(Records with modeling code)

#####

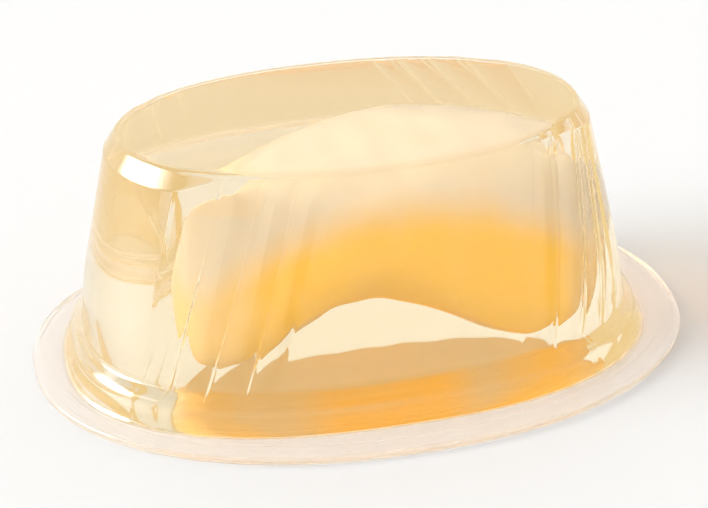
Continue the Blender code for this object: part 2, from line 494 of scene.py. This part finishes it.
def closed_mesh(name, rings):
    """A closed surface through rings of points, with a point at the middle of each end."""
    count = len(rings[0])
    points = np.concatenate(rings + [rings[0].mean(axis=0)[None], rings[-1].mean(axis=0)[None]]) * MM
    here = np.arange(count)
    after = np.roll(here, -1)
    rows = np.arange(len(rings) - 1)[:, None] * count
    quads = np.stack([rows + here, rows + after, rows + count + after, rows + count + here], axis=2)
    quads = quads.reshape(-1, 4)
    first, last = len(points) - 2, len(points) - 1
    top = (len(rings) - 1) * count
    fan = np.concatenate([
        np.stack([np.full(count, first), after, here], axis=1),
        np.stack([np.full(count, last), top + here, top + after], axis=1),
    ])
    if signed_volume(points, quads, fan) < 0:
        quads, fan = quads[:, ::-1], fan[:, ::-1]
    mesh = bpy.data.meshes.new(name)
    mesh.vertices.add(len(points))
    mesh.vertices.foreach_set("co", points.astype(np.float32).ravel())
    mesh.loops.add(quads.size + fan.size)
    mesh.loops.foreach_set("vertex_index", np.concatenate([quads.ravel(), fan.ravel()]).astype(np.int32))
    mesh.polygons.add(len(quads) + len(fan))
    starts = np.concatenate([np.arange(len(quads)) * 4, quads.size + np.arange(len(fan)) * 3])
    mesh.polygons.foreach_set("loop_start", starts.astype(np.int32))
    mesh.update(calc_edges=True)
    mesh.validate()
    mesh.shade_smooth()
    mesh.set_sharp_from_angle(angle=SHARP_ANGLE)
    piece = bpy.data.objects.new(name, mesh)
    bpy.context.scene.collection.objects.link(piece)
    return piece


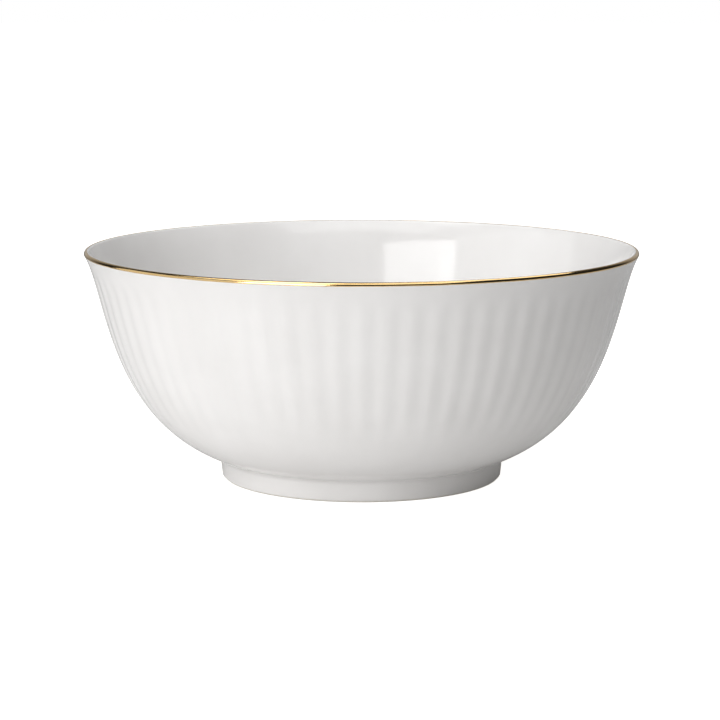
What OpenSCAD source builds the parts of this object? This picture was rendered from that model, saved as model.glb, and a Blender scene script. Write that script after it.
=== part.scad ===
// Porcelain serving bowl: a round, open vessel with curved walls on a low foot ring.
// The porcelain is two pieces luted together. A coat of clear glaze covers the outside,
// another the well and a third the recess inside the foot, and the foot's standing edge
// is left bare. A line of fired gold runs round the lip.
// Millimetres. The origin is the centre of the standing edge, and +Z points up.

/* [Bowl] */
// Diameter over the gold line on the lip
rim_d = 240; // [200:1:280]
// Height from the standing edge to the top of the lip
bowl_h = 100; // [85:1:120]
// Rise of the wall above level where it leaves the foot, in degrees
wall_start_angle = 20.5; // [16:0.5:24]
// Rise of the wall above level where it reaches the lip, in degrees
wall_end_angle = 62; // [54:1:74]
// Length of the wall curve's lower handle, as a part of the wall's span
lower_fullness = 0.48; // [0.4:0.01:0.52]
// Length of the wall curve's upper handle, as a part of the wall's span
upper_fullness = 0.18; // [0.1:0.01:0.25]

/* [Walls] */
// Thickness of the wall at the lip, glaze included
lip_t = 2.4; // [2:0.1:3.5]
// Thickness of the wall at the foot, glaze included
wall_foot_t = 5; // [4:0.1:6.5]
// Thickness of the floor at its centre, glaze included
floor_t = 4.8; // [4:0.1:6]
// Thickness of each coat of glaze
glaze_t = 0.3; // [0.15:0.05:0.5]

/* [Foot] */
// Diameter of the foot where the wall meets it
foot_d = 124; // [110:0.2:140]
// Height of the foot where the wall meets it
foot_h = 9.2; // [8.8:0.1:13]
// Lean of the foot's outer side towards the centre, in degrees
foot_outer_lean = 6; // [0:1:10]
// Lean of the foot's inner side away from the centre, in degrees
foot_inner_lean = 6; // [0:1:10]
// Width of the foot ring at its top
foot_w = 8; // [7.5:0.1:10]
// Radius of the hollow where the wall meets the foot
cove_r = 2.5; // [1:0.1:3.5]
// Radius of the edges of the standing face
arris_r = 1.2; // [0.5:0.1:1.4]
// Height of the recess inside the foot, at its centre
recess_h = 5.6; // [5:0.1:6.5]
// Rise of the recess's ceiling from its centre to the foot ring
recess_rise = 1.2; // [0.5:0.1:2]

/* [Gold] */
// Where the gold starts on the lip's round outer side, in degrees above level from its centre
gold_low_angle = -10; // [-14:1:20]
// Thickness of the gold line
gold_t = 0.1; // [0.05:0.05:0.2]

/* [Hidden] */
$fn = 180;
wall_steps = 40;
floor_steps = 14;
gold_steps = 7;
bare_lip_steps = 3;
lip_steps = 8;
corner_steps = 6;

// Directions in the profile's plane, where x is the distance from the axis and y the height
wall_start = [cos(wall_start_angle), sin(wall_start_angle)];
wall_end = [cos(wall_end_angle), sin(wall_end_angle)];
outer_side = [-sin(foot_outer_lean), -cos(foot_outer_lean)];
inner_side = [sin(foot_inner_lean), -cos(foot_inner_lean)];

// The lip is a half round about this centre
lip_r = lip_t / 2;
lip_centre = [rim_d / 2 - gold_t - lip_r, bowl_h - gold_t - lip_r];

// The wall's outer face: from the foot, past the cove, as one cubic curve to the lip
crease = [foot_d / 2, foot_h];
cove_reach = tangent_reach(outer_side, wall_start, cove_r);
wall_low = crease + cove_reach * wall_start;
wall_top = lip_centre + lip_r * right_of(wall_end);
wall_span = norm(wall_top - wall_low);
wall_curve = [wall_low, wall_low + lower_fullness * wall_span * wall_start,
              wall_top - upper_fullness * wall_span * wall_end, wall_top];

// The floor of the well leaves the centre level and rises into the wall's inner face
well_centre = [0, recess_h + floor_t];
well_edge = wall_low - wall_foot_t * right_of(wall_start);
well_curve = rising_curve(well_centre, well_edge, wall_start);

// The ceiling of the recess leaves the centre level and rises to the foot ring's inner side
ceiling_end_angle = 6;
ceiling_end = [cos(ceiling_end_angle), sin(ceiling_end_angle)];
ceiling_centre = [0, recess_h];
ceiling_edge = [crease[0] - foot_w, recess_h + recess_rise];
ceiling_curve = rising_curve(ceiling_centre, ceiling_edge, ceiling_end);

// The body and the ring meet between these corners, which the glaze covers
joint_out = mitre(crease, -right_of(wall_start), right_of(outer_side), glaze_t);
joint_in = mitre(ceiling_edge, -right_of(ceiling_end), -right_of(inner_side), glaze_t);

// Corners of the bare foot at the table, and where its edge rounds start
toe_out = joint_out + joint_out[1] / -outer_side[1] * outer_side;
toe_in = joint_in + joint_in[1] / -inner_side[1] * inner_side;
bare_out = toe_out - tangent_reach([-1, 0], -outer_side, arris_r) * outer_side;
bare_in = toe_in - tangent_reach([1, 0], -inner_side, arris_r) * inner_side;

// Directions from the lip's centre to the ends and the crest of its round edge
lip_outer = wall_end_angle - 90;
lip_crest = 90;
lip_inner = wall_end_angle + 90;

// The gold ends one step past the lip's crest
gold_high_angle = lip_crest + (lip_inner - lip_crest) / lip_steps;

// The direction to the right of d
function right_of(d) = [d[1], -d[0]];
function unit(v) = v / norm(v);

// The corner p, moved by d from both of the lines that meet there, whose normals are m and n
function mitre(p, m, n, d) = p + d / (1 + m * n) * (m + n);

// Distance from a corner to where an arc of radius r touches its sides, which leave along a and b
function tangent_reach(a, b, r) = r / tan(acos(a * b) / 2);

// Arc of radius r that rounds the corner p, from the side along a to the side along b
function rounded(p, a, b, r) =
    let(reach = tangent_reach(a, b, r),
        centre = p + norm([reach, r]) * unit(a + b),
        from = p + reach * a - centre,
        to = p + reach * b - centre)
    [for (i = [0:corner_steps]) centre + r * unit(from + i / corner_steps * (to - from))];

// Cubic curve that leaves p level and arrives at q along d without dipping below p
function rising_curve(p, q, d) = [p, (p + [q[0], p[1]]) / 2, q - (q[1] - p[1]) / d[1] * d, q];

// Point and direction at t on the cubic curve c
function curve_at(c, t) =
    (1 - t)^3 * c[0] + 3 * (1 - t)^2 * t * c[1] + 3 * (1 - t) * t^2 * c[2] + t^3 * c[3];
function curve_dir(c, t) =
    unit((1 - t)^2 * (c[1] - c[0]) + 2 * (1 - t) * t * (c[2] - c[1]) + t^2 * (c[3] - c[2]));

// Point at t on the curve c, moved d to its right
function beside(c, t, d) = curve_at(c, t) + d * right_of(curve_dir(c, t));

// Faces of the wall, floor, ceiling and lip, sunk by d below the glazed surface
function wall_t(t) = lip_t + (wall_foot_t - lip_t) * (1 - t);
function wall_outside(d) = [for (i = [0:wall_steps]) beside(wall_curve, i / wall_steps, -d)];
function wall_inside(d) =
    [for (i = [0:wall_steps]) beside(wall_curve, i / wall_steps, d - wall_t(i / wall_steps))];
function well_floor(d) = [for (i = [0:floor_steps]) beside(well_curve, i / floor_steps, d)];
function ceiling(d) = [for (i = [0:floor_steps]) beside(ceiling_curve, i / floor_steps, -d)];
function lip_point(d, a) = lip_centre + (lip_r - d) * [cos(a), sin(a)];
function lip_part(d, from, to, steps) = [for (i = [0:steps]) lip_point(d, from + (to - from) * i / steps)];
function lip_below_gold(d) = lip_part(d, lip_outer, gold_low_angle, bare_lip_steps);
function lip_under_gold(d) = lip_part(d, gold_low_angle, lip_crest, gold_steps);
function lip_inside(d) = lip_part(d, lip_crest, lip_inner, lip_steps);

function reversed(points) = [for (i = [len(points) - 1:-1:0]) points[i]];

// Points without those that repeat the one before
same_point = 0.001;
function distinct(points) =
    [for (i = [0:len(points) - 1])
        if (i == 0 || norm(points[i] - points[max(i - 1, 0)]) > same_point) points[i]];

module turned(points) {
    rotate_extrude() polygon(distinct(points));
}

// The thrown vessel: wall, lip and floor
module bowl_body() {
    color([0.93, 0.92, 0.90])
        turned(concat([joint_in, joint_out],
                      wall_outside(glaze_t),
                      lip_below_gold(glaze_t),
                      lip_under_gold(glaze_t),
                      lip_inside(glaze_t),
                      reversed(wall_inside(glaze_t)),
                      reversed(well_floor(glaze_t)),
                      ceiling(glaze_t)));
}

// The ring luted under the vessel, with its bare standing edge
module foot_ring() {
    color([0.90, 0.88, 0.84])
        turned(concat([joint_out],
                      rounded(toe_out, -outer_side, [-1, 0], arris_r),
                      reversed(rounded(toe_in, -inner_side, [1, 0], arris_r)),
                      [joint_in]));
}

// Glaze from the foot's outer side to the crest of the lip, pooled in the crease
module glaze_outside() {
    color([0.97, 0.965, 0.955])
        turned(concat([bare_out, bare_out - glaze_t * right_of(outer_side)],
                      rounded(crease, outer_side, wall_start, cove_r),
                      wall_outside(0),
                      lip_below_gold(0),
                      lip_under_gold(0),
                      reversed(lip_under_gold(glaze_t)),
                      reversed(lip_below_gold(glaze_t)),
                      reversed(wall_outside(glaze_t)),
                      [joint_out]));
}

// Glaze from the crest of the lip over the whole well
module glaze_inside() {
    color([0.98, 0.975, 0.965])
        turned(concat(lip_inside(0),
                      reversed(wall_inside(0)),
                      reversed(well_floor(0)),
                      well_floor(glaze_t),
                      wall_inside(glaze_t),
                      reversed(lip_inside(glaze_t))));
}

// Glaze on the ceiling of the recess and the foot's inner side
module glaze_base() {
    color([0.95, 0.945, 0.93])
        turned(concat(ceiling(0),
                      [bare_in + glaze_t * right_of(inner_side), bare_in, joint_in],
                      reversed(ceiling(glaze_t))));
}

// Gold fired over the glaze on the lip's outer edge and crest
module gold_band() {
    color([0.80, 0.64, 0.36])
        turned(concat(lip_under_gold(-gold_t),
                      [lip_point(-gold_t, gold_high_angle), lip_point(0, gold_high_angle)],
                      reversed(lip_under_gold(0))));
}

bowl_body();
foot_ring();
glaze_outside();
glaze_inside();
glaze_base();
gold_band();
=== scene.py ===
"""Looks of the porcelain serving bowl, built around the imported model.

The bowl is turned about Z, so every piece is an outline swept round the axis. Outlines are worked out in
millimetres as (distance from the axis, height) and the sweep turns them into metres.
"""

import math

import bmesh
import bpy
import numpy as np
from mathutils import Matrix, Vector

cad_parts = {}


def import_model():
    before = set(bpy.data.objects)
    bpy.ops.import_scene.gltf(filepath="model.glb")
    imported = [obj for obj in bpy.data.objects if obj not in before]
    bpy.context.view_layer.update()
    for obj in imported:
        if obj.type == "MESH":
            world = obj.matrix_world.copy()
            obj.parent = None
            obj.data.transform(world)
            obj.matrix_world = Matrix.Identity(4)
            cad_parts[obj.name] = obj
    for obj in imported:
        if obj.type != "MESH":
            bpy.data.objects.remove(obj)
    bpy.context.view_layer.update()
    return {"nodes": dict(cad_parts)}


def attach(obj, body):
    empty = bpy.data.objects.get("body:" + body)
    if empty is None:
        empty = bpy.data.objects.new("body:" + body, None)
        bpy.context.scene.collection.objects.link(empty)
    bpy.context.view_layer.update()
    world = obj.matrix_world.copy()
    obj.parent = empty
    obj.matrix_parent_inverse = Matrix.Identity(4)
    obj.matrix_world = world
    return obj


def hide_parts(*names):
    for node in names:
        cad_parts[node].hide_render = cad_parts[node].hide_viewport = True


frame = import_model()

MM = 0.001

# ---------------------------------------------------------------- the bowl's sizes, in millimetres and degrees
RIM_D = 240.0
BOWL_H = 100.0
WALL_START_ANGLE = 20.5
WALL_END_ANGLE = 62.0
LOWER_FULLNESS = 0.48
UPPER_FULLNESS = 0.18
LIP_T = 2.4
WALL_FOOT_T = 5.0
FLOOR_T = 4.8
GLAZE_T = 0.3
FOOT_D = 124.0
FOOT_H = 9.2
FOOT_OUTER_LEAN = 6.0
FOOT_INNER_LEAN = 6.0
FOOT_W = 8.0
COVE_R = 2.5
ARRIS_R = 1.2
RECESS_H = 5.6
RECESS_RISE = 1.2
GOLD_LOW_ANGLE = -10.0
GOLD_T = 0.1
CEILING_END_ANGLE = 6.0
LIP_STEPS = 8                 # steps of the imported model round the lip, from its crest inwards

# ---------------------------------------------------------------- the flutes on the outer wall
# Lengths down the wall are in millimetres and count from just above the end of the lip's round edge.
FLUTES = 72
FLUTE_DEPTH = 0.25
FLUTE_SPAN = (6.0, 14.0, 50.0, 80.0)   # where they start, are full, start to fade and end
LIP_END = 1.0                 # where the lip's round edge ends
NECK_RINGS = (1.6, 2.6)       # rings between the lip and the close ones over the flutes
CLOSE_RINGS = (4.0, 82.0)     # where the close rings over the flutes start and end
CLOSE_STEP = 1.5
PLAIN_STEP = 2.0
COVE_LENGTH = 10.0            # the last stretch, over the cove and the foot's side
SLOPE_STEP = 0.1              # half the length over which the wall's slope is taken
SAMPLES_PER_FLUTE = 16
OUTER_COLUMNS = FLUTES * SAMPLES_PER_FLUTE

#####

Extract the lines from the line with "and the foot's inner side" to the line with "cad_parts[obj.name] = obj", inclusive, reproducing them exactly and leaving out every other line.

// Glaze on the ceiling of the recess and the foot's inner side
module glaze_base() {
    color([0.95, 0.945, 0.93])
        turned(concat(ceiling(0),
                      [bare_in + glaze_t * right_of(inner_side), bare_in, joint_in],
                      reversed(ceiling(glaze_t))));
}

// Gold fired over the glaze on the lip's outer edge and crest
module gold_band() {
    color([0.80, 0.64, 0.36])
        turned(concat(lip_under_gold(-gold_t),
                      [lip_point(-gold_t, gold_high_angle), lip_point(0, gold_high_angle)],
                      reversed(lip_under_gold(0))));
}

bowl_body();
foot_ring();
glaze_outside();
glaze_inside();
glaze_base();
gold_band();
=== scene.py ===
"""Looks of the porcelain serving bowl, built around the imported model.

The bowl is turned about Z, so every piece is an outline swept round the axis. Outlines are worked out in
millimetres as (distance from the axis, height) and the sweep turns them into metres.
"""

import math

import bmesh
import bpy
import numpy as np
from mathutils import Matrix, Vector

cad_parts = {}


def import_model():
    before = set(bpy.data.objects)
    bpy.ops.import_scene.gltf(filepath="model.glb")
    imported = [obj for obj in bpy.data.objects if obj not in before]
    bpy.context.view_layer.update()
    for obj in imported:
        if obj.type == "MESH":
            world = obj.matrix_world.copy()
            obj.parent = None
            obj.data.transform(world)
            obj.matrix_world = Matrix.Identity(4)
            cad_parts[obj.name] = obj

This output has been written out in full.